Dantos has performed and recorded with major orchestras in South America and also is an acclaimed chamber music player. He is recording a lot of Brazilian music, Marcelletti told me, and many composers are writing pieces for him. He will perform the Elegia for Cello and String Orchestra by Raimundo Penaforte (born 1961) and the Concerto for Violincello, Opus 53, by Liduino Pitombeira, born 1962.
Both composers also come originally from northeastern Brazil, and both have studied in the U.S. Marceletti told me that concertmaster Linda Case, who serves on the advisory committee, knows the work of Penaforte and wanted the orchestra to play it. The elegy is a "very sweet piece," Marcelletti says, written originally for piano and cello and then orchestrated. The concerto by Pitombeira is a more contemporary piece, a serious work that goes beyond the usual Brazilian rhythms and style and presents something very different for the audience. Both works are rather short and have not been performed in the U.S. before now.

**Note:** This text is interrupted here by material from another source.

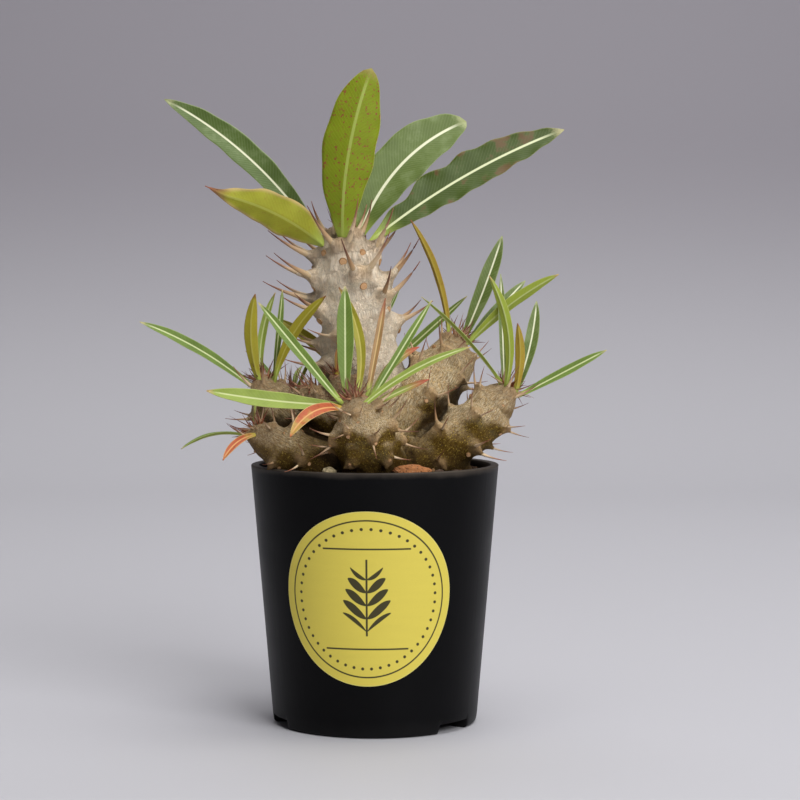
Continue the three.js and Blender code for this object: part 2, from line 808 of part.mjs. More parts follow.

To close the concert, the Haydn symphony (No. 103 in E flat major, called Drum Roll) was something everyone wanted to do this year, as it is the 200th anniversary of the composer's death. When asked why he picked this symphony - after all, there are 104 to choose from ¬- Marcelletti said he wanted one that the orchestra had not done before and that was scored for the whole group to play.
Marcelletti liked the idea in the introduction, where the timpani opens the season with a drum roll. The symphony also has a little solo for the violin, and as his idea was to include works throughout the season that show off different orchestra members, here was the chance to feature his concertmaster Linda Case.
And here, too, is an interesting way to learn about music of the new world and to enjoy some familiar old world music. Lanfranco Marcelletti also promises something extra - "This will be a concert with a few surprises!"